The History of the AKC
On the day of September 17 in 1884, there were twelve men that met in a room and began to create the American Kennel Club as it is known today. Each of these twelve men represented a different kennel club group that had successfully staged field trials or a dog show, but who wanted to band together with others to create a more useful organization. Without a home base at first, this club often rotated the meeting places into various large cities on the eastern seaboard and began to create its American Kennel Stud Club Book.
As the century drew to a close, the Gazette, a kennel magazine was begun, offering members of the club the chance to see the financial reports of the organization as well as to inform members of other worthwhile news and it is still one of the oldest publications to date.
The Purpose of the AKC
One of the first duties of the American Kennel Club is to maintain its pedigrees that are listed in the registry. This allows the organization the chance to see where champion bloodlines began and where they continued to spread. But one of the more famous duties of the AKC is to promote the annual Westminster Kennel Club Dog Show, an event that is even older than the AKC Itself.

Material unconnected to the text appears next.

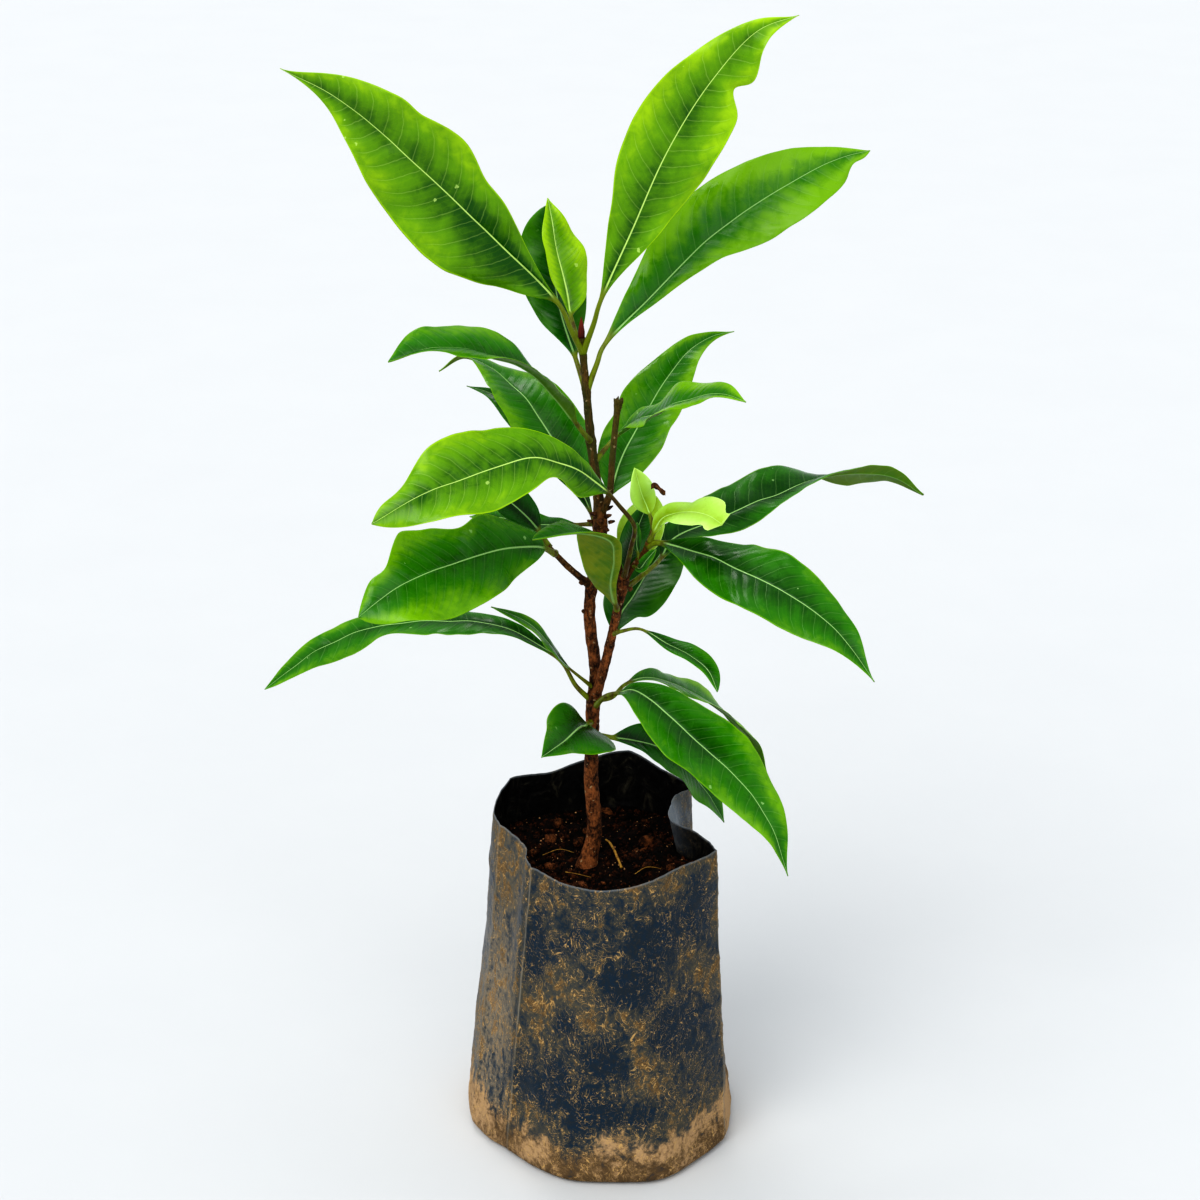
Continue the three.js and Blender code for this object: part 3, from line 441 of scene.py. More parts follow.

While the American Kennel Club is not a part of the International Canine Organization or the Federation Cynologique Internationale, it is clear that their influence is still felt in other countries of the world.
What Makes AKC Different from Other Kennel Clubs
What's interesting about the registration process of the American Kennel Club is that there is no qualification necessary in terms of the health of the dog, meaning that a breeder that is registered may or may not be breeding healthy dogs. At this particular time, breeders can and need to register if they want to sell registered puppies for purebred conformation, shows, or for dog sports.
The lack of health standards for breeding means that, in essence, the American Kennel Club does not require that breeders pay attention to the health of a dog when they are breeding or when they are selling that dog. This is concerning to some dog clubs as it could mean the deterioration of certain bloods lines when they are bred with ill and diseased breeds.
Regardless, the American Kennel Club is interested in spreading the word about the popularity of dogs in the United States and about making sure that all owners get the facts about dog health.